Thanks in advance for your help,
Alessia
Providing a small example of my data is a bit tricky, but, if necessary, I can try.
> sessionInfo()
R version 3.1.1 (2014-07-10)
Platform: x86_64-apple-darwin10.8.0 (64-bit)
locale:
[1] en_GB.UTF-8/en_GB.UTF-8/en_GB.UTF-8/C/en_GB.UTF-8/en_GB.UTF-8
attached base packages:
[1] splines grDevices utils datasets graphics stats methods
[8] base
other attached packages:
[1] coxme_2.2-3 nlme_3.1-118 bdsmatrix_1.3-2 survival_2.37-7
[5] Matrix_1.1-4 Rdym_0.1.0 reshape_0.8.5 ggplot2_1.0.0
loaded via a namespace (and not attached):
[1] colorspace_1.2-4 digest_0.6.4 grid_3.1.1 gtable_0.1.2
[5] lattice_0.20-29 MASS_7.3-35 munsell_0.4.2 plyr_1.8.1
[9] proto_0.3-10 Rcpp_0.11.3 reshape2_1.4 scales_0.2.4
[13] stringr_0.6.2 tools_3.1.1
My kinship matrix is a real symmetric non positive-definite matrix. Nevertheless,
chol(kinship.matrix)
works -- this is something I have never understood, so if someone can help me also with this I will really appreciate!Summarising
kinship.matrix
is real, symmetric, normal and hermitian, but it is not positive-definite, it has negative eigenvalue and its determinant is zero (that makes it also non invertible). The error is raised by the Cholesky decomposition within lmekin, not in general.As far as I know, failing in this situation is the correct thing to do. I suspect that your matrix has negative eigenvalues close to 0. When these are within the numerical tolerance of the algorithm implementation, you don't get an error. You should be very careful with the results though.
The Cholesky decomposition makes use of the fact that the matrix is positive (semi-)definite so applying it when the basic assumptions are not met is risky business at best. I suggest you factorize your matrix with SVD.
You are indeed right. The matrix has negative eigenvalues close to 0 (i.e., -6.013708e-17).

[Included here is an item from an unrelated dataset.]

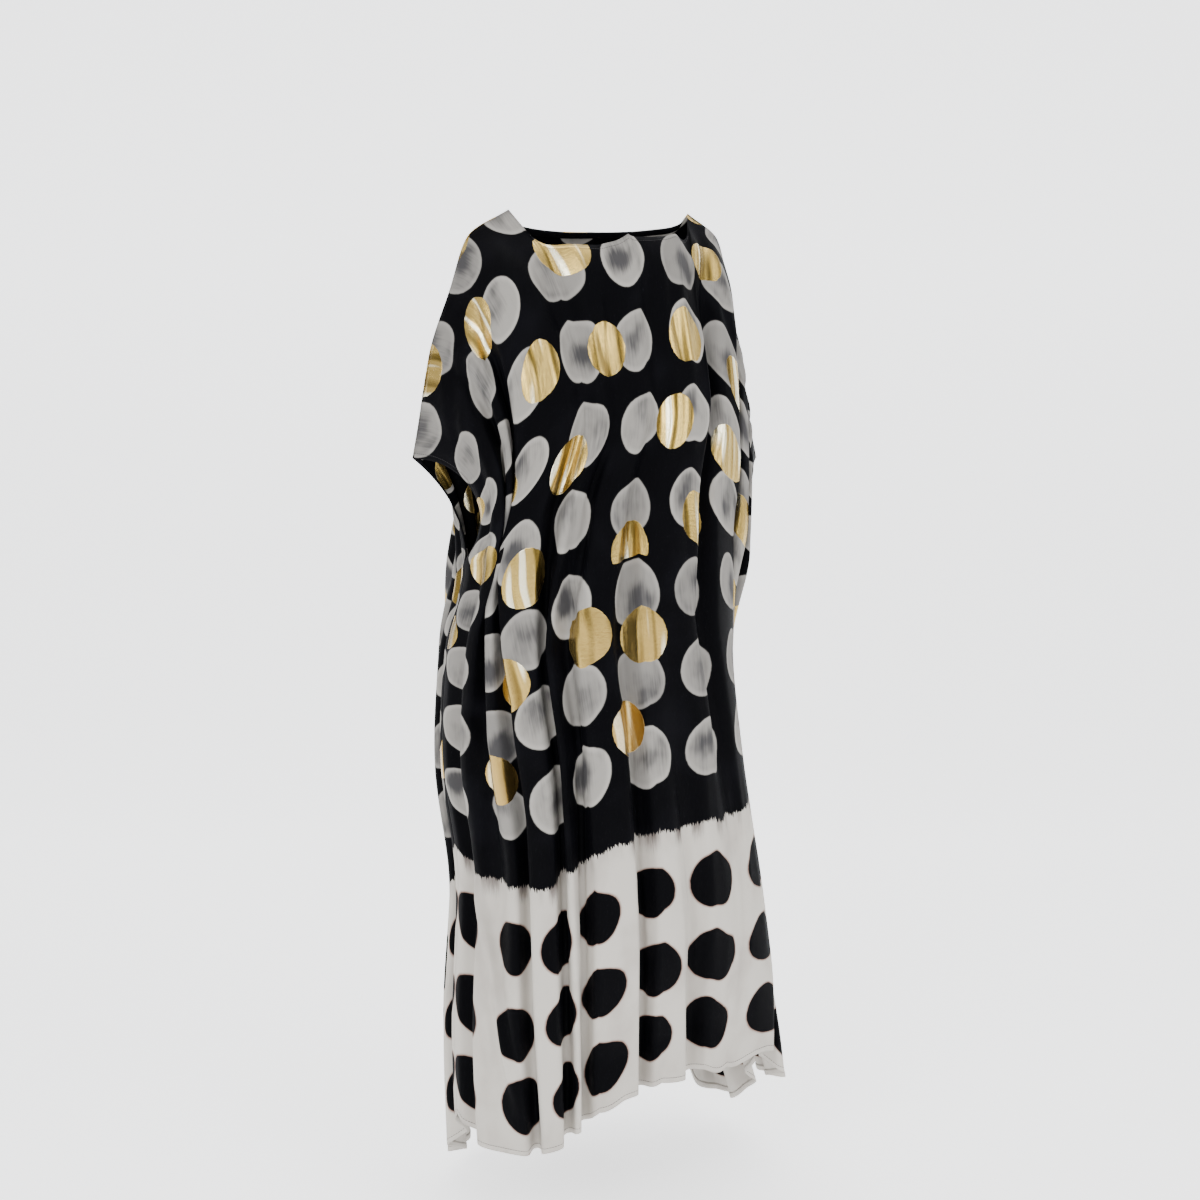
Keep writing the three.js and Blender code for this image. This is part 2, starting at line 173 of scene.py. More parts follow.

With "factorize your matrix with SVD" do you mean by using SVD instead of Cholesky? To do so I need to modify the
lmekin
code, and this is not straightforward (not sure if it is feasible either). However, I have noticed that there exist functions that compute the nearest positive matrix, such asMatrix::nearPD
,lqmm::``make.positive.definite
andcorpcor::``make.positive.definite
. What is your opinion about using one of these positive definite matrices instead of the original one?Yes, I mean replace Cholesky with SVD or any another factorization (e.g. QR factorization) that doesn't make assumption on the matrix being positive definite. Alternatively, you could try to understand why the matrix is not positive definite and maybe work with a different representation of the data. For example if it's a covariance matrix, there may be highly correlated variables and you could work in PCA space. You could also add -λ to the diagonal of your matrix with λ being the smallest eigenvalue to make it positive semidefinite. Or you could compute the eigendecomposition, set the negative eigenvalues to 0 and reconstruct the matrix from its decomposition. These would minimally change the data because your matrix is not far from being positive definite. If you had negative eigenvalues far from 0, then finding the closest positive definite matrix would be the best option.
Thanks. Your reply helped me a lot!